The records go fairly quiet on Dr. Jakob Goldenthal. There is the official statement that in 1843 he became the Principal for all the Jewish Districts of the Ukraine Pale, which would have been expected following the resignation of Lilienthal, but unlike Lilienthal's travel records and biographical notes, there are none detailing what Goldenthal did for the next three years. It can be assumed that he pushed hard towards having Count Uvarov's initial plan imposed which meant that Talmudic learning was being removed from any formal programs, as well as the introduction of Russian Christian teachers for the non-religious subjects, as both of these are registered as complaints during the time period by leaders of the Jewish communities. But even more so, there was growing evidence that the entire plan of Jewish government shools was meeting with failure. The situation only grew worse when Goldenthal, seeing himself faced with the near impossibility of rectifying the situation applied and obtained the postion of professor at the University of Vienna in 1846. Count Uvarov and his plan would have to carry on without him.

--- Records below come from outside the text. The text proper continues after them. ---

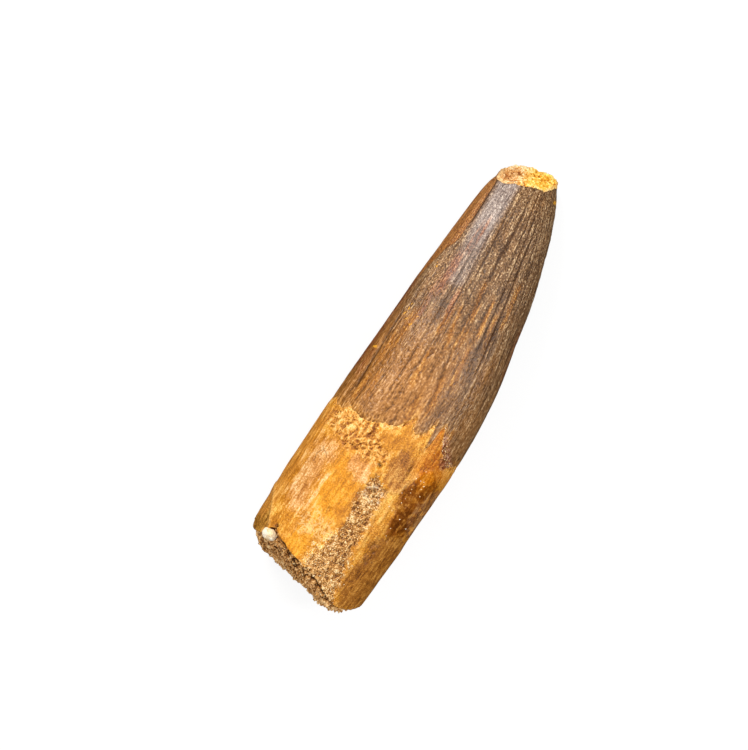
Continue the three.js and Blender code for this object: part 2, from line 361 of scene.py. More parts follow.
RUSSET_STREAKS = [([(54.6, 2.75), (50.3, 2.7)], 0.7), ([(49.4, 3.5), (45.5, 3.4)], 0.25),
                  ([(50, 7.4), (44, 7.7), (39, 7.9), (34, 8.2)], 0.75), ([(35.5, 7.0), (32.5, 7.2)], 0.3),
                  ([(50.5, -12.2), (47, -12.9), (42.5, -13.8)], 0.3),
                  ([(62, 1.9), (58, 2.2)], 0.35), ([(49.5, -0.2), (47.6, -0.5)], 0.4)]
# The dark belt of splintered enamel beside the flame, and its half width.
SPLINTERS = [(29.6, -10.5), (28.2, -11.6), (26.9, -12.7), (26.1, -13.6)]
SPLINTER_HALF_WIDTH = 0.7
# Yellow flecks on the crown: along, across and radius. They stand up by this much.
FLECK_HEIGHT = 0.04
FLECKS = [(52.6, 5.07, 0.3), (45.3, 5.3, 0.22), (44.6, 5.35, 0.25), (43.9, 5.4, 0.2), (42.9, 4.94, 0.25),
          (43.5, 5.55, 0.2), (42.6, 3.73, 0.25), (44.2, 3.47, 0.2), (36.5, 6.85, 0.4), (71.2, -5.95, 0.4),
          (53.2, 5.3, 0.15), (41.5, 4.2, 0.2)]
# The narrow groove beside the hollow side, and its half width and depth.
GROOVE = [(44, 6.0), (38, 6.1), (33, 6.15), (29.5, 6.1)]
GROOVE_HALF_WIDTH = 0.16
GROOVE_DEPTH = 0.12
# Chips in the enamel: along, across, radius and depth.
ENAMEL_CHIPS = [(62.2, 4.9, 0.35, 0.16), (48.2, -13.4, 0.6, 0.2)]
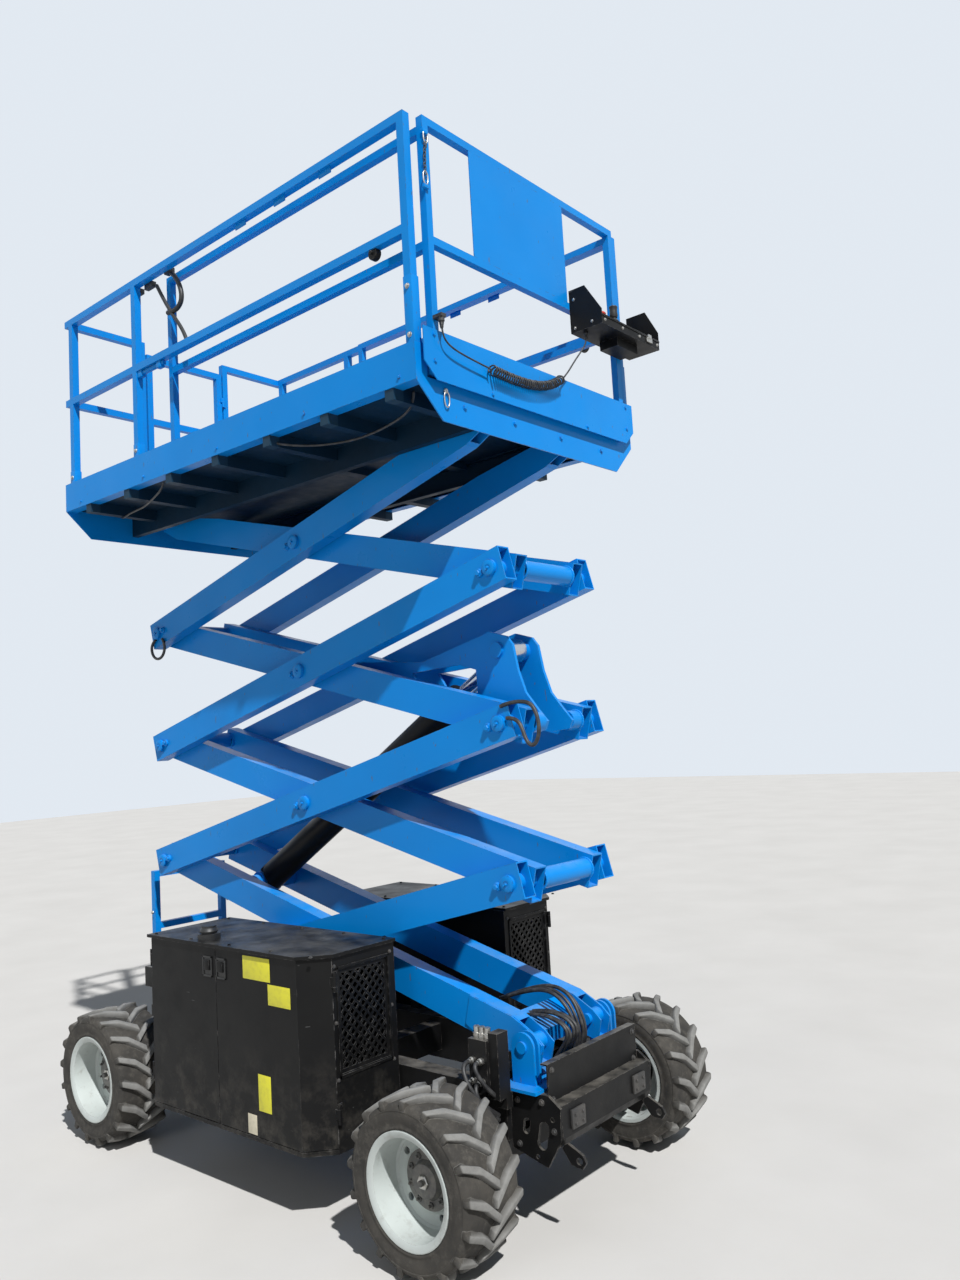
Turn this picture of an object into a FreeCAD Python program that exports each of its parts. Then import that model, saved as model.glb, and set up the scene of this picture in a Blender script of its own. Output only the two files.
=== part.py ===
import FreeCAD, Part
import math
import os

V = FreeCAD.Vector

# Rough-terrain scissor lift, raised a little, in millimetres.
# X runs forward to the steered wheels, Y to the left side, Z up from the ground.
# X = 0 is half way between the axles and Y = 0 is the centre plane.

# Wheels and tyres
wheelbase = 2300.0
wheel_centre_y = 724.0
tyre_radius = 333.0
tyre_width = 300.0
tyre_bead_radius = 190.3
tyre_bead_inset = 12.0
tyre_shoulder_radius = 292.0
tyre_side_crown = 14.0
rim_radius = 190.0
rim_flange_radius = 212.0
rim_wall = 8.0
rim_disc_depth = 150.0
rim_disc_wall = 14.0
hub_radius = 78.0
hub_length = 46.0
spindle_radius = 38.0
bore_clearance = 0.05
axle_x = wheelbase / 2.0
axle_z = tyre_radius

# Steering
kingpin_y = 540.0
kingpin_radius = 22.0
kingpin_half_height = 118.0
yoke_ear = 18.0
yoke_half_width = 48.0
knuckle_half_height = 90.0
steer_arm_reach = 170.0
steer_arm_wall = 20.0
steer_arm_z = 318.0
steer_pin_y = 532.0
steer_eye_radius = 20.0
hub_flange_radius = 94.0
hub_motor_radius = 90.0
tie_rod_radius = 16.0
tie_rod_z = 285.0
tie_cylinder_radius = 34.0
tie_cylinder_half = 200.0

# Scissor stack
levels = 4
arm_length = 2645.0
arm_angle = 14.39
arm_depth = 150.0
arm_width = 75.0
arm_wall = 6.0
arm_overhang = 66.0
arm_side_gap = 6.0
outer_arm_face_y = 326.0
front_column_x = 1274.0
base_pin_z = 715.0
pin_radius = 24.0
pin_head_radius = 36.0
pin_head = 14.0
boss_radius = 36.0
cross_tube_radius = 44.0
cross_tube_wall = 6.0
cross_tube_inset = 34.0
deck_boss_radius = 46.0
top_taper_length = 520.0
top_bevel_length = 120.0
top_end_radius = 48.0

# Lift cylinder, from inner pair 1 to inner pair 3
cylinder_base_along = 2100.0
cylinder_eye_along = 250.0
cylinder_eye_above = 277.0
barrel_radius = 75.0
barrel_wall = 12.0
barrel_length = 1800.0
barrel_cap = 60.0
rod_radius = 42.0
rod_length = 1650.0
eye_radius = 55.0
eye_half_width = 45.0
eye_pin_radius = 26.0
ear_wall = 16.0
ear_gap = 1.0
ear_radius = 58.0
bracket_y_in = 84.0
bracket_y_out = 100.0
spacer_radius = 45.0
bracket_reach = 1180.0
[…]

So of the three major personalities affecting the Jews of Russia during this five year period, only one remained, that being Abraham Firkovitch. So contrary to Dan Ross's assertion that the entire schism between these two religious sects was the result of alienation of the Karaites under the instruction of Firkovitch and the extension of special privileges to the Karaites by the government that were not similarly extended to the Rabbanites the truth of the matter is that one sect seized the opportunity when it was presented to them and the other did nothing but place obstacles in the way of those that were specifically trying to help them. Though the accusation was made that Goldenthal was not representing their interests and that Lilienthal was nothing more than a traitor to his rabbinical roots, the fact remained that had the communities attempted to cooperate, their impoverished and 'alien' situation would have in most likelihood improved dramatically and the history following that point would have been very different indeed!